While the overarching story can be simplified, as a whole, the way it’s told and laid out is terribly unwieldy. The filmmakers treat the plot as an unfolding mystery when it’s very clear who the corrupt person is and who is seeking payback. Many times our main characters are trailing far behind what we already know.

Narratively, a lot of this is nonsense. Action sequences don’t yield character-driven resonance. The chase through the Big Market may be there to show us how these two function within their dysfunction, but it becomes plodding. More time is eaten up throughout, made most egregious with the Fake Jabba character (voiced by John Goodman) threatening a return that never materializes. Thematic sentiments about collateral damage, genocide, ecology and the consequence and futility of war are integrated softly, but they are both achingly underdeveloped and overdeveloped.
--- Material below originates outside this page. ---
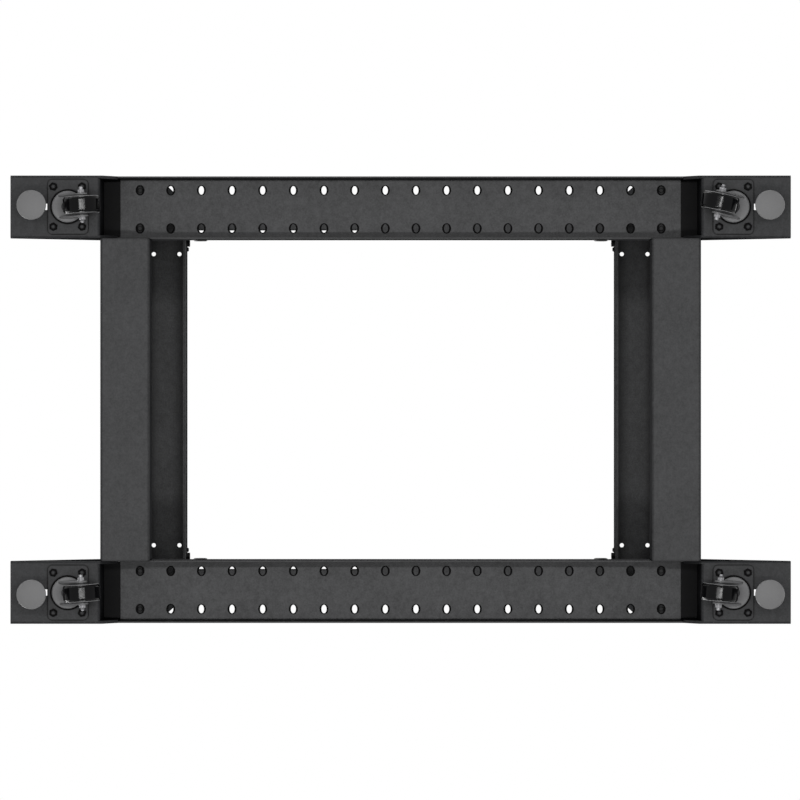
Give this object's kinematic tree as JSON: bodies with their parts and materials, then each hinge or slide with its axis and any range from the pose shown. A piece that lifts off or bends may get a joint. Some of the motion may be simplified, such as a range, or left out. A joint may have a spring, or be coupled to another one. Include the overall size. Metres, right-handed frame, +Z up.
{
  "type": "four post open frame rack",
  "caption": "Open steel rack with four posts for 19-inch equipment, on swivel casters and levelling feet, with outrigger feet and telescoping top rails.",
  "frame": {"origin": "middle of the footprint, on the surface under the levelling pads", "axes": "+Z up, +X to the right seen from the front, the front faces -Y"},
  "size_m": [0.6, 1.044, 1.352],
  "materials": {
    "frame_powder": "fine textured black powder coat",
    "zinc_steel": "dull zinc plate",
    "foot_pad": "moulded grey plastic",
    "wheel_nylon": "moulded black nylon"
  },
  "bodies": {
    "frame": {"side_rail_left": "frame_powder", "top_rail_outer_left": "frame_powder", "top_rail_inner_left": "frame_powder", "side_rail_right": "frame_powder", "top_rail_outer_right": "frame_powder", "top_rail_inner_right": "frame_powder", "base_cross_front": "frame_powder", "top_cross_front": "frame_powder", "base_cross_rear": "frame_powder", "top_cross_rear": "frame_powder", "foot_front_left": "frame_powder", "post_front_left": "frame_powder", "caster_plate_front_left": "frame_powder", "foot_front_right": "frame_powder", "post_front_right": "frame_powder", "caster_plate_front_right": "frame_powder", "foot_rear_left": "frame_powder", "post_rear_left": "frame_powder", "caster_plate_rear_left": "frame_powder", "foot_rear_right": "frame_powder", "post_rear_right": "frame_powder", "caster_plate_rear_right": "frame_powder"},
    "fork_front_left": {"caster_fork_front_left": "zinc_steel", "caster_axle_front_left": "zinc_steel"},
    "wheel_front_left": {"caster_wheel_front_left": "wheel_nylon", "wheel_guards_front_left": "zinc_steel"},
    "leveller_front_left": {"levelling_foot_front_left": "foot_pad"},
    "fork_front_right": {"caster_fork_front_right": "zinc_steel", "caster_axle_front_right": "zinc_steel"},
    "wheel_front_right": {"caster_wheel_front_right": "wheel_nylon", "wheel_guards_front_right": "zinc_steel"},
    "leveller_front_right": {"levelling_foot_front_right": "foot_pad"},
    "fork_rear_left": {"caster_fork_rear_left": "zinc_steel", "caster_axle_rear_left": "zinc_steel"},
    "wheel_rear_left": {"caster_wheel_rear_left": "wheel_nylon", "wheel_guards_rear_left": "zinc_steel"},
    "leveller_rear_left": {"levelling_foot_rear_left": "foot_pad"},
    "fork_rear_right": {"caster_fork_rear_right": "zinc_steel", "caster_axle_rear_right": "zinc_steel"},
    "wheel_rear_right": {"caster_wheel_rear_right": "wheel_nylon", "wheel_guards_rear_right": "zinc_steel"},
    "leveller_rear_right": {"levelling_foot_rear_right": "foot_pad"}
  },
  "joints": [
    {"name": "swivel_front_left", "type": "hinge", "parent": "frame", "child": "fork_front_left", "pos_m": [-0.258, -0.445, 0.065], "axis": [0, 0, 1], "range_deg": [-86.5, 93.5]},
    {"name": "spin_front_left", "type": "hinge", "parent": "fork_front_left", "child": "wheel_front_left", "pos_m": [-0.25672, -0.42404, 0.0275], "axis": [-0.9981, 0.061, 0], "continuous": true},
    {"name": "screw_front_left", "type": "slide", "parent": "frame", "child": "leveller_front_left", "axis": [0, 0, 1], "range_m": [-0.01, 0.05]},
    {"name": "swivel_front_right", "type": "hinge", "parent": "frame", "child": "fork_front_right", "pos_m": [0.258, -0.445, 0.065], "axis": [0, 0, 1], "range_deg": [-87, 93]},
    {"name": "spin_front_right", "type": "hinge", "parent": "fork_front_right", "child": "wheel_front_right", "pos_m": [0.2591, -0.42403, 0.0275], "axis": [-0.9986, 0.0523, 0], "continuous": true},
    {"name": "screw_front_right", "type": "slide", "parent": "frame", "child": "leveller_front_right", "axis": [0, 0, 1], "range_m": [-0.01, 0.05]},
    {"name": "swivel_rear_left", "type": "hinge", "parent": "frame", "child": "fork_rear_left", "pos_m": [-0.258, 0.445, 0.065], "axis": [0, 0, 1], "range_deg": [-95, 85]},
    {"name": "spin_rear_left", "type": "hinge", "parent": "fork_rear_left", "child": "wheel_rear_left", "pos_m": [-0.25617, 0.42408, 0.0275], "axis": [0.9962, 0.0872, 0], "continuous": true},
    {"name": "screw_rear_left", "type": "slide", "parent": "frame", "child": "leveller_rear_left", "axis": [0, 0, 1], "range_m": [-0.01, 0.05]},
    {"name": "swivel_rear_right", "type": "hinge", "parent": "frame", "child": "fork_rear_right", "pos_m": [0.258, 0.445, 0.065], "axis": [0, 0, 1], "range_deg": [-102, 78]},
    {"name": "spin_rear_right", "type": "hinge", "parent": "fork_rear_right", "child": "wheel_rear_right", "pos_m": [0.26237, 0.42446, 0.0275], "axis": [0.9781, 0.2079, 0], "continuous": true},
    {"name": "screw_rear_right", "type": "slide", "parent": "frame", "child": "leveller_rear_right", "axis": [0, 0, 1], "range_m": [-0.01, 0.05]}
  ]
}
It also seems massively silly to be talking about such seriousness given the nonsense that overtakes the picture, but, you know, welcome to Besson’s madness. This is why he’s endearing.

Dane DeHaan and Cara Delevingne in Valerian and the City of a Thousand Planets. Courtesy of STX Films/ Europa Corp.

Another thing VALERIAN has working against it are the two leads. Not only does the poor material not afford them fleshed-out, three-dimensional characters, but the character traits exhibited don’t work at all. There are no standout hero moments for either of the characters, though I suppose the pair are on equal ground as Laureline is – albeit briefly (roughly five minutes) – tasked with “rescuing” Valerian. Then Valerian must turn around and rescue her, which takes up a much larger portion of the film.

DeHaan, who I think is a decent talent in other films, is wildly miscast. It’s clear he’s putting forth his best Han Solo impression, but in his hands, it comes across as weird and smarmy. When it comes to his character, Besson’s adaptation does a lot of telling and not showing – so we never see nor feel the weight of his womanizing and repentance. Delevingne, who assuredly has beauty and some cinematic charisma, is marginally better in the unattainable Princess Leia role. Truth be told though, she’s got zero chemistry with DeHaan. Their casting seems unusual given neither of them are names that, to use the studio executive parlance of our time, “put asses in seats.” Had this been two French leads – say Romain Duris or Nicolas Duvauchelle and Alice Pol or Sara Forestier – their relationship would be endearingly cheeky fun. As is, their witty repartee doesn’t ignite the necessary sparks.

Grade: C

VALERIAN AND THE CITY OF A THOUSAND PLANETS opens on July 21.